What is this problem about?

The Custom Sort String interview question asks you to sort a string s based on a custom character priority defined by another string order. All characters in order are unique and define the new "alphabetical" sequence. If a character in s is not present in order, its position relative to others doesn't matter, though it should still be included in the output.

Why is this asked in interviews?

Companies like Meta and Snap use this string interview pattern to test your ability to use frequency maps and custom sorting logic. It evaluates if you can solve the problem in O(N+M) time using a counting approach, rather than O(N log N) using a general-purpose sort. It's a practical problem that mirrors tasks like ordering data based on user-defined preferences.

Algorithmic pattern used

This problem is best solved using Frequency Counting (Bucket Sort concept).

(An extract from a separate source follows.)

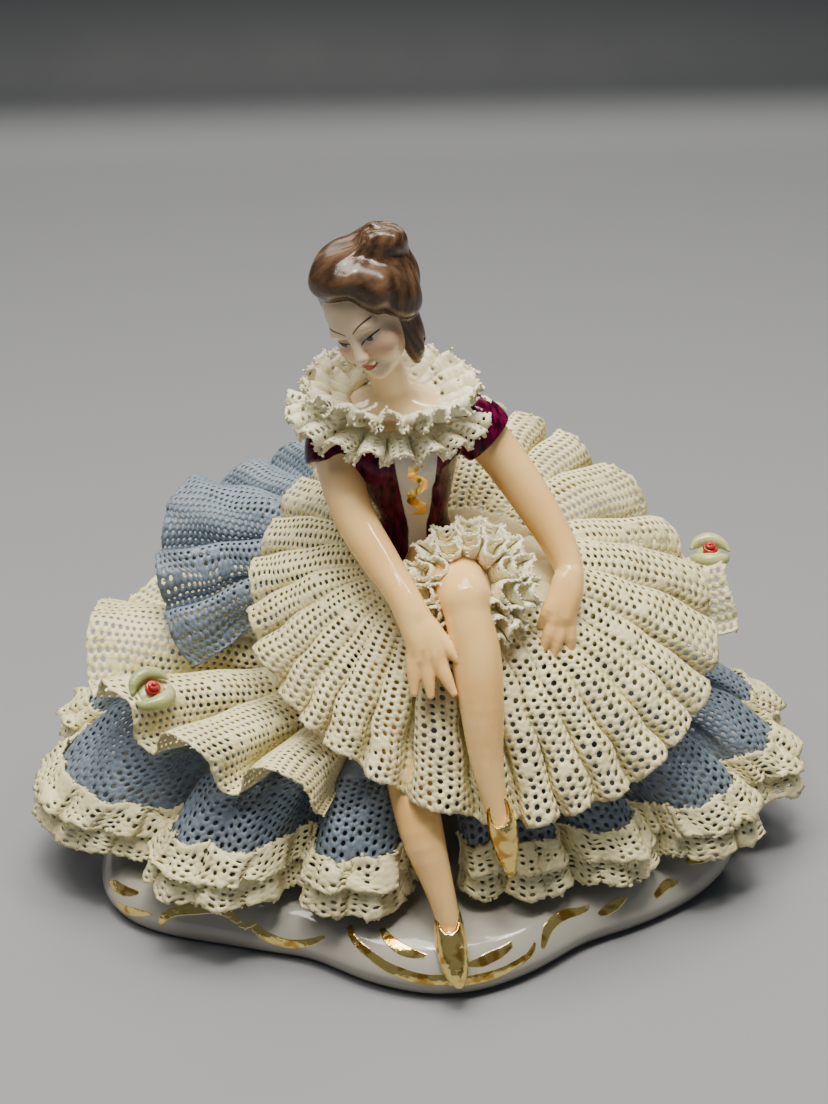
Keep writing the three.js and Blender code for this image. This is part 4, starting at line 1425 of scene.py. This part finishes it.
# The base: an outline swept by a profile of insets and heights. The back repeats the gilt strokes of the sides.
base = {
    "half": (72.5, 46),
    "squareness": 3.6,
    "lobeEdge": 59.5,
    "lobeAngle": math.radians(-86),
    "lobeSpread": math.radians(28),
    "waveReach": 1.2,
    "waves": 10,
    "profile": [(4, 0), (2.2, 0.3), (1, 1.5), (0, 4.5), (1.17, 7.25), (3.5, 10), (6.6, 11.3), (11, 12), (18, 12)],
    "sides": 360,
    "perSpan": 3,
    "lidRings": 5,
}
gilding = {
    "width": 1.2,
    "lobeStrokesWithin": 18,
    "strokes": [
        [(-69, -27.4, 7.4), (-67.7, -29.3, 7.8), (-65, -31.9, 8.3), (-62.6, -33.2, 9.1)],
        [(-67.7, -31.5, 5), (-65.7, -33.8, 4.7), (-63.8, -35, 5.3), (-59.9, -36.9, 6.3)],
        [(-57.8, -38.5, 4.7), (-56.6, -38.2, 6.7), (-54.1, -38.3, 8.1), (-49.9, -38.9, 9), (-45.8, -39.6, 9.7)]
        + [(-43.2, -40.6, 9.3), (-41.2, -41.9, 8.4), (-39.2, -43.5, 6.9)],
        [(-37.8, -42.9, 8.3), (-36.3, -44.4, 6.9), (-34.4, -45.3, 6), (-31.8, -46.3, 5.3), (-29.1, -47.1, 5.3)]
        + [(-25.5, -47.9, 6.5), (-22.5, -48.3, 8.1)],
        [(-17.1, -48.3, 10.6), (-15.8, -51.5, 9.4), (-12.6, -54.4, 8.1), (-9.4, -56.7, 7), (-5.9, -58.3, 6.3)]
        + [(-2.2, -59.4, 5.8), (1.6, -60, 5.9), (6.6, -60.1, 5.4), (12.6, -58.8, 5.5), (17, -57, 6.1)]
        + [(20.5, -55.1, 7), (21.6, -53.4, 8.3)],
        [(-10.2, -50.2, 11.3), (-8.9, -52.6, 10.7), (-6.6, -54.8, 10.1), (-4.1, -56.1, 9.9), (-1.1, -57.1, 9.5)],
        [(7, -58.3, 8.4), (9.7, -57.9, 8.3), (11.8, -57.1, 8.6), (14.7, -55.8, 9), (17, -54.3, 9.7)],
        [(23.5, -53.4, 7.1), (24.1, -52, 8.3), (24.9, -50.4, 9.4), (26.9, -48.5, 10), (29.5, -46.9, 10)]
        + [(32.4, -45.8, 9.5), (34.8, -44.6, 9.6)],
        [(37, -45.3, 7.9), (39.8, -43.9, 8.4), (42.9, -42.2, 9.2)],
        [(49.9, -40.6, 7.6), (52.7, -38.3, 8.7), (55.4, -37.3, 8.1)],
        [(58.3, -33.1, 10.3), (61.6, -31.5, 9.7), (64.2, -29.8, 9.1), (66.2, -27.7, 9)],
    ],
}


def baseOutline(angle):
    offset = np.arctan2(np.sin(angle - base["lobeAngle"]), np.cos(angle - base["lobeAngle"]))
    lobe = (base["lobeEdge"] - base["half"][1]) * np.exp(-((offset / base["lobeSpread"]) ** 4))
    wave = base["waveReach"] * np.cos(base["waves"] * (angle - base["lobeAngle"]))
    return ovalReach(angle, base["half"], base["squareness"]) + lobe + wave


def strokeDistance(points, stroke, width):
    line = smoothCurve(stroke, 6)
    share = np.linspace(0, 1, len(line))
    widths = width * (0.35 + 0.65 * np.sin(math.pi * np.clip(share * 0.86 + 0.1, 0, 1)))  # thin at both ends
    nearest = np.full(len(points), farOff)
    for a, b, wide, wider in zip(line, line[1:], widths, widths[1:]):
        along = np.clip(((points - a) @ (b - a)) / max((b - a) @ (b - a), 1e-9), 0, 1)
        gapTo = np.linalg.norm(points - a - along[:, None] * (b - a), axis=1)
        nearest = np.minimum(nearest, gapTo - mix(wide, wider, along))
    return nearest


def makeBase():
    profile = smoothCurve(base["profile"], base["perSpan"])
    profile[:, 1] = np.clip(profile[:, 1], 0, baseTop)
    sides, lidRings = base["sides"], base["lidRings"]
    angle = np.linspace(0, fullTurn, sides, endpoint=False)
    reach = baseOutline(angle)[None, :] - profile[:, :1]
    inner = np.linspace(1, 0, lidRings + 2)[1:-1, None] * reach[-1:]
    reach = np.vstack([reach[:1] * 0.5, reach, inner])
    height = np.concatenate([[0], profile[:, 1], np.full(lidRings, baseTop)])
    rings = stacked(reach * np.cos(angle), reach * np.sin(angle), height[:, None])
    points = np.vstack([rings.reshape(-1, 3), vec(0, 0, 0), vec(0, 0, baseTop)])
    rows, around = len(height), np.arange(sides)
    following = (around + 1) % sides
    start = np.arange(rows - 1)[:, None] * sides
    above = start + sides
    corners = (start + around, start + following, above + following, above + around)
    quads = np.stack([part.ravel() for part in corners], 1)
    bottom = np.stack([np.full(sides, rows * sides), following, around], 1)
    lid = np.stack([np.full(sides, rows * sides + 1), above[-1] + around, above[-1] + following], 1)
    mask = np.full(len(points), farOff)
    for stroke in gilding["strokes"]:
        mask = np.minimum(mask, strokeDistance(points, stroke, gilding["width"]))
        if abs(stroke[0][0]) > gilding["lobeStrokesWithin"]:
            mirrored = [(x, -y, z) for x, y, z in stroke]
            mask = np.minimum(mask, strokeDistance(points, mirrored, gilding["width"]))
    piece = meshObject("porcelain_base", points, [quads, bottom, lid], {"gilding": mask})
    piece.data.materials.append(gildedPorcelain)
    settled(piece, "gilded_porcelain", "base")


makeBase()
print("base made")


# The stage: a grey floor that ends in a low dark wall, soft lamps overhead, one behind the wall for the gilding to
# mirror, and the camera where the photograph was taken from.
stage = {
    "depth": 470,
    "curve": 90,
    "wall": 240,
    "lampTone": (1.0, 0.95, 0.86),
    "lampAim": (0, -0.01, 0.06),
    "lamps": {  # place, size, watts
        "overhead": ((-0.05, 0.10, 1.05), (0.8, 0.6), 19.5),
        "window": ((0.02, -0.14, 1.15), (0.26, 0.14), 6.0),
        "room": ((0.1, 1.0, 0.66), (1.2, 0.45), 3.4),
        "doorway": ((-0.42, -0.25, 0.95), (0.12, 0.24), 1.6),
        "lamp": ((0.45, -0.05, 1.0), (0.12, 0.12), 1.6),
    },
    "skyTone": (0.52, 0.60, 0.70),
    "skyStrength": 0.15,
    "camera": {"at": (-0.0212, -0.3030, 0.2629), "pitch": 58, "yaw": -4, "lens": 54},
}


def floorFill(tree):
    tone = blended(noise(tree, 3.0), (0.222, 0.228, 0.240), (0.248, 0.255, 0.269))
    _, away, height = parts(objectPlace(tree))
    # painted shade: the floor darkens away from the camera, where the lamps' light falls off
    tone = blended(away.over(-0.10, 0.36), tone, (0.185, 0.192, 0.206))
    wall = blended(height.over(0.0005, 0.02), tone, (0.032, 0.035, 0.040))
    return {"Base Color": wall, "Roughness": noise(tree, 30.0) * 0.1 + 0.55}


def addLamp(name, place, size, power):
    light = bpy.data.lights.new(name, "AREA")
    light.shape = "RECTANGLE"
    light.size, light.size_y = size
    light.energy = power
    light.color = stage["lampTone"]
    lamp = bpy.data.objects.new(name, light)
    lamp.location = place
    aim = Vector(stage["lampAim"]) - lamp.location
    lamp.rotation_euler = aim.to_track_quat("-Z", "Y").to_euler()
    scene.collection.objects.link(lamp)


def makeStage():
    bend = np.linspace(0, math.pi / 2, 13)
    curve, depth = stage["curve"], stage["depth"]
    across = [-1600, *np.linspace(-900, depth - 60, 4), *(depth + curve * np.sin(bend)), depth + curve]
    level = [0, 0, 0, 0, 0, *(curve - curve * np.cos(bend)), stage["wall"]]
    left, right = (stacked(side, vec(*across), vec(*level)) for side in (-1900, 1900))
    count = len(level)
    rows = np.arange(count - 1)
    faces = np.stack([rows, rows + count, rows + count + 1, rows + 1], 1)
    floor = meshObject("floor", np.vstack([left, right]), [faces])
    floor.data.materials.append(finishOf("floorGrey", floorFill, **{"Specular IOR Level": 0.18}))
    for name, (place, size, power) in stage["lamps"].items():
        addLamp(name, place, size, power)
    world = bpy.data.worlds.new("softLight")
    world.use_nodes = True
    for slot, value in enumerate((stage["skyTone"], stage["skyStrength"])):
        plug(value, world.node_tree.nodes["Background"].inputs[slot])
    scene.world = world
    view = stage["camera"]
    camera = bpy.data.objects.new("camera", bpy.data.cameras.new("camera"))
    camera.data.lens = view["lens"]
    camera.data.sensor_width = 36
    camera.data.clip_start = 0.01
    camera.location = view["at"]
    camera.rotation_euler = (math.radians(view["pitch"]), 0, math.radians(view["yaw"]))
    scene.collection.objects.link(camera)
    scene.camera = camera


makeStage()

  1. Count the frequency of each character in the string s using a Hash Map or an array of size 26.
  2. Iterate through the characters in the order string.
  3. For each character, append it to the result string as many times as it appeared in s.
  4. Decrease its count in the frequency map to zero.
  5. Finally, iterate through the frequency map and append all remaining characters (those that were not in order) to the result.

Example explanation

order = "cba", s = "abcd"

  1. Frequencies of s: {a: 1, b: 1, c: 1, d: 1}.
  2. Follow order:
    • 'c': appears 1 time. Result = "c".
    • 'b': appears 1 time. Result = "cb".
    • 'a': appears 1 time. Result = "cba".
  3. Remaining characters in s:
    • 'd': appears 1 time. Result = "cbad". Output: "cbad".

Common mistakes candidates make

  • Using a General Sort: Using a custom comparator with a standard sort() function. While correct (O(N log N)), it's less efficient than the counting approach (O(N)).
  • Missing Characters: Forgetting to include the characters from s that were not present in the order string.
  • String Immutability: Repeatedly concatenating strings in a loop in languages like Java or C#, which leads to O(N^2) complexity. Use StringBuilder or character arrays instead.

Interview preparation tip

Whenever you need to sort based on a fixed alphabet (like the 26 lowercase letters), Counting Sort is almost always the most efficient way to go.